POLITICS

Cape Town blocks spatial justice, builds resentment - GOOD

Brett Herron says canceling affordable inner city housing projects stops integration in its tracks

Cape Town blocks goup areas act redress and reveals true colours

6 August 2019

Last year I resigned from the DA after it became clear that the people who counted in the party were not committed to integrated development. They believe, in short, that the people of Bonteheuwel and Khayelitsha – and their children, grandchildren and great grandchildren – belong in Bonteheuwel and Khayelitsha, if not even further away from the city and its most desirable suburbs.

It is an unsustainable recipe to deepen inequity and division.  

Former National Party members were elected by the DA leadership to replace me and mayor Patricia De Lille following our resignations from the City. These people have less than no interest in integration, and nor, seemingly, do their so-called liberal colleagues.

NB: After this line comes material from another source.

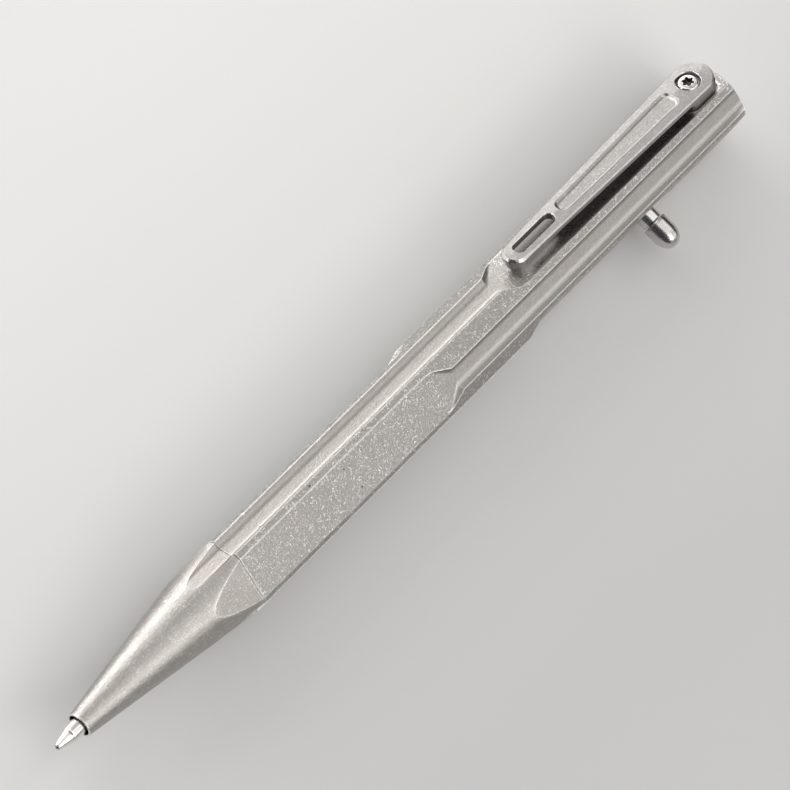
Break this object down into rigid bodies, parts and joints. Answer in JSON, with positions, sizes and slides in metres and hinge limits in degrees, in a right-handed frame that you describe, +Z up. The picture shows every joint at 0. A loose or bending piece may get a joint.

The Western Cape Property Development Forum yesterday confirmed it has been informed that five affordable housing projects in Woodstock and the inner city have been cancelled by the City of Cape Town. This follows the cancellation of the Foreshore Freeway project, which also included inner city affordable housing, as well as delays to the affordable housing project at the Salt River Market.

Each time the City succeeds in blocking spatial justice it also succeeds in building resentment and anger. 

Yet, ironically, those who would benefit most from a sustainable and integrated city are those most heavily invested in property, who happen to be the same class of people from which the DA derives its support.

Former Mayor Patricia de Lille and I launched the Inner City Affordable Housing project in September 2017. A total of 11 sites were identified for development, and calls for proposals were issued in respect of five of them. The five sites, alone, would have added 4000 social housing rental units to the inner city. It was an unprecedented attempt to mitigate rising unaffordability of accommodation in the inner city as well as the impact of gentrification.

The response from the private sector and private developers was very encouraging, but from the moment the bids were received my team experienced what can only be described as technical and/or procedural stonewalling by the city and DA leadership. At one point, a senior official raised the absurd suggestion that “housing is not a city mandate”. On another occasion, housing officials were sent packing because the committee that considered disposals had changed their report template.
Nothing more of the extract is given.